▶ [What is being asked]
Could you give the data below again, exactly and completely?

★ ★ ★ ★

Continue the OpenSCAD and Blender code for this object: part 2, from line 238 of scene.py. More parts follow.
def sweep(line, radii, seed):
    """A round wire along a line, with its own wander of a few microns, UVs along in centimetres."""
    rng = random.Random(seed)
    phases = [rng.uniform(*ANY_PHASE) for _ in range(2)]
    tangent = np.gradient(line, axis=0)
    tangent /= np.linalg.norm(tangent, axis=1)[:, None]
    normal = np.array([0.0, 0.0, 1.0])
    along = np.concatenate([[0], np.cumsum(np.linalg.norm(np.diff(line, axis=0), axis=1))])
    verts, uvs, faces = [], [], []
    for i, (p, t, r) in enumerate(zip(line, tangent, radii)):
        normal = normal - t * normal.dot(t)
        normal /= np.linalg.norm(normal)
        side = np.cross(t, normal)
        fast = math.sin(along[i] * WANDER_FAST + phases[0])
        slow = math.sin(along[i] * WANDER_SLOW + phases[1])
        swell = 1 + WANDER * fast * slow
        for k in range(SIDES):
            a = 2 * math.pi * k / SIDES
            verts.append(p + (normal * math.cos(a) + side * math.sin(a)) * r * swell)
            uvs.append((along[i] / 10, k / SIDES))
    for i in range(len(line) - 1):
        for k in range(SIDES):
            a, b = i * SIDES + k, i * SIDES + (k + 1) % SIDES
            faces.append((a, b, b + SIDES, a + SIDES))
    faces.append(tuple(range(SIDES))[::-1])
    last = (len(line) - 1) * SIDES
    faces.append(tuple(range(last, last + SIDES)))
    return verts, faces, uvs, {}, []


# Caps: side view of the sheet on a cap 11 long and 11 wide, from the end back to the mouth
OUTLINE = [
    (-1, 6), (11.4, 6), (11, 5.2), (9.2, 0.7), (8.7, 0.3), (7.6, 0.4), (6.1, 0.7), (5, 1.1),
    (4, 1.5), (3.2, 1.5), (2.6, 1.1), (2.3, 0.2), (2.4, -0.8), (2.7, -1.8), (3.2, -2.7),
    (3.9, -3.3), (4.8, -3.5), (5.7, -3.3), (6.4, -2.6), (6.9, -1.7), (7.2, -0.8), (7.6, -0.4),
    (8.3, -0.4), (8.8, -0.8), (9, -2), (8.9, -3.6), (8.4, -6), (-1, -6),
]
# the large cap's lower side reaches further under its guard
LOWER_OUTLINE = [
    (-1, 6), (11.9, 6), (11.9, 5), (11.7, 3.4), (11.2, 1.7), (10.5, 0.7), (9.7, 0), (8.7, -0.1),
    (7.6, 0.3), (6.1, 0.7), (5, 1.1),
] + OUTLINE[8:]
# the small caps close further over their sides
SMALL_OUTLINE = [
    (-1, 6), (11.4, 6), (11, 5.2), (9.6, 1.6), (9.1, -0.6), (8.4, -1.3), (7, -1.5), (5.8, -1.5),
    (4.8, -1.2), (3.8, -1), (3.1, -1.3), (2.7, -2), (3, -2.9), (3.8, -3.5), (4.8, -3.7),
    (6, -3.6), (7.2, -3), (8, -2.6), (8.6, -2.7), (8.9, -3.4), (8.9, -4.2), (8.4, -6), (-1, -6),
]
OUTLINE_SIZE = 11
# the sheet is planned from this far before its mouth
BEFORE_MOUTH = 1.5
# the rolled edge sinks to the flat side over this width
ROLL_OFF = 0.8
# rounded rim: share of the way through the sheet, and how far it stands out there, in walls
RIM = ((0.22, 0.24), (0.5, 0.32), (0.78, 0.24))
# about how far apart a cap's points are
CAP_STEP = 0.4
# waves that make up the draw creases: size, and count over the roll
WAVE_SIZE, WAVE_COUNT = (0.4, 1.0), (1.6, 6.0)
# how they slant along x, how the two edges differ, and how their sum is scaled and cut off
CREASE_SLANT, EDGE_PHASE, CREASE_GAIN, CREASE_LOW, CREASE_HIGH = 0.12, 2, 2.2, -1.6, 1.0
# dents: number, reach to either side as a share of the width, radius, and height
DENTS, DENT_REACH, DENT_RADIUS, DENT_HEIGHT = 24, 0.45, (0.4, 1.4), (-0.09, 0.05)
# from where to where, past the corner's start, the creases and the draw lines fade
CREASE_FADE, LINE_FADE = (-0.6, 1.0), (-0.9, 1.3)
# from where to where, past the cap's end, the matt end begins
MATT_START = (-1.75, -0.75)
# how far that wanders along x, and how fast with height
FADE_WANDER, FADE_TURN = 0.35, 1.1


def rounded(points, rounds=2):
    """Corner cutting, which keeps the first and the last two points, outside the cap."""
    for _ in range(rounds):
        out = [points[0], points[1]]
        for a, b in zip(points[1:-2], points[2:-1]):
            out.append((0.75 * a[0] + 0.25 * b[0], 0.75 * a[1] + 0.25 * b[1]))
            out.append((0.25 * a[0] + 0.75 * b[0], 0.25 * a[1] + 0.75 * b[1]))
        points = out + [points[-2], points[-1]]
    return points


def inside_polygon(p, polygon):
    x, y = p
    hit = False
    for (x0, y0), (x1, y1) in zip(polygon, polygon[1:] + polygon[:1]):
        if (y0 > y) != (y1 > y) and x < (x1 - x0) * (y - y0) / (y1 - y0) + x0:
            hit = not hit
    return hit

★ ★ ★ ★

▶ [Worked answer]
Continue the OpenSCAD and Blender code for this object: part 2, from line 238 of scene.py. More parts follow.
def sweep(line, radii, seed):
    """A round wire along a line, with its own wander of a few microns, UVs along in centimetres."""
    rng = random.Random(seed)
    phases = [rng.uniform(*ANY_PHASE) for _ in range(2)]
    tangent = np.gradient(line, axis=0)
    tangent /= np.linalg.norm(tangent, axis=1)[:, None]
    normal = np.array([0.0, 0.0, 1.0])
    along = np.concatenate([[0], np.cumsum(np.linalg.norm(np.diff(line, axis=0), axis=1))])
    verts, uvs, faces = [], [], []
    for i, (p, t, r) in enumerate(zip(line, tangent, radii)):
        normal = normal - t * normal.dot(t)
        normal /= np.linalg.norm(normal)
        side = np.cross(t, normal)
        fast = math.sin(along[i] * WANDER_FAST + phases[0])
        slow = math.sin(along[i] * WANDER_SLOW + phases[1])
        swell = 1 + WANDER * fast * slow
        for k in range(SIDES):
            a = 2 * math.pi * k / SIDES
            verts.append(p + (normal * math.cos(a) + side * math.sin(a)) * r * swell)
            uvs.append((along[i] / 10, k / SIDES))
    for i in range(len(line) - 1):
        for k in range(SIDES):
            a, b = i * SIDES + k, i * SIDES + (k + 1) % SIDES
            faces.append((a, b, b + SIDES, a + SIDES))
    faces.append(tuple(range(SIDES))[::-1])
    last = (len(line) - 1) * SIDES
    faces.append(tuple(range(last, last + SIDES)))
    return verts, faces, uvs, {}, []


# Caps: side view of the sheet on a cap 11 long and 11 wide, from the end back to the mouth
OUTLINE = [
    (-1, 6), (11.4, 6), (11, 5.2), (9.2, 0.7), (8.7, 0.3), (7.6, 0.4), (6.1, 0.7), (5, 1.1),
    (4, 1.5), (3.2, 1.5), (2.6, 1.1), (2.3, 0.2), (2.4, -0.8), (2.7, -1.8), (3.2, -2.7),
    (3.9, -3.3), (4.8, -3.5), (5.7, -3.3), (6.4, -2.6), (6.9, -1.7), (7.2, -0.8), (7.6, -0.4),
    (8.3, -0.4), (8.8, -0.8), (9, -2), (8.9, -3.6), (8.4, -6), (-1, -6),
]
# the large cap's lower side reaches further under its guard
LOWER_OUTLINE = [
    (-1, 6), (11.9, 6), (11.9, 5), (11.7, 3.4), (11.2, 1.7), (10.5, 0.7), (9.7, 0), (8.7, -0.1),
    (7.6, 0.3), (6.1, 0.7), (5, 1.1),
] + OUTLINE[8:]
# the small caps close further over their sides
SMALL_OUTLINE = [
    (-1, 6), (11.4, 6), (11, 5.2), (9.6, 1.6), (9.1, -0.6), (8.4, -1.3), (7, -1.5), (5.8, -1.5),
    (4.8, -1.2), (3.8, -1), (3.1, -1.3), (2.7, -2), (3, -2.9), (3.8, -3.5), (4.8, -3.7),
    (6, -3.6), (7.2, -3), (8, -2.6), (8.6, -2.7), (8.9, -3.4), (8.9, -4.2), (8.4, -6), (-1, -6),
]
OUTLINE_SIZE = 11
# the sheet is planned from this far before its mouth
BEFORE_MOUTH = 1.5
# the rolled edge sinks to the flat side over this width
ROLL_OFF = 0.8
# rounded rim: share of the way through the sheet, and how far it stands out there, in walls
RIM = ((0.22, 0.24), (0.5, 0.32), (0.78, 0.24))
# about how far apart a cap's points are
CAP_STEP = 0.4
# waves that make up the draw creases: size, and count over the roll
WAVE_SIZE, WAVE_COUNT = (0.4, 1.0), (1.6, 6.0)
# how they slant along x, how the two edges differ, and how their sum is scaled and cut off
CREASE_SLANT, EDGE_PHASE, CREASE_GAIN, CREASE_LOW, CREASE_HIGH = 0.12, 2, 2.2, -1.6, 1.0
# dents: number, reach to either side as a share of the width, radius, and height
DENTS, DENT_REACH, DENT_RADIUS, DENT_HEIGHT = 24, 0.45, (0.4, 1.4), (-0.09, 0.05)
# from where to where, past the corner's start, the creases and the draw lines fade
CREASE_FADE, LINE_FADE = (-0.6, 1.0), (-0.9, 1.3)
# from where to where, past the cap's end, the matt end begins
MATT_START = (-1.75, -0.75)
# how far that wanders along x, and how fast with height
FADE_WANDER, FADE_TURN = 0.35, 1.1


def rounded(points, rounds=2):
    """Corner cutting, which keeps the first and the last two points, outside the cap."""
    for _ in range(rounds):
        out = [points[0], points[1]]
        for a, b in zip(points[1:-2], points[2:-1]):
            out.append((0.75 * a[0] + 0.25 * b[0], 0.75 * a[1] + 0.25 * b[1]))
            out.append((0.25 * a[0] + 0.75 * b[0], 0.25 * a[1] + 0.75 * b[1]))
        points = out + [points[-2], points[-1]]
    return points


def inside_polygon(p, polygon):
    x, y = p
    hit = False
    for (x0, y0), (x1, y1) in zip(polygon, polygon[1:] + polygon[:1]):
        if (y0 > y) != (y1 > y) and x < (x1 - x0) * (y - y0) / (y1 - y0) + x0:
            hit = not hit
    return hit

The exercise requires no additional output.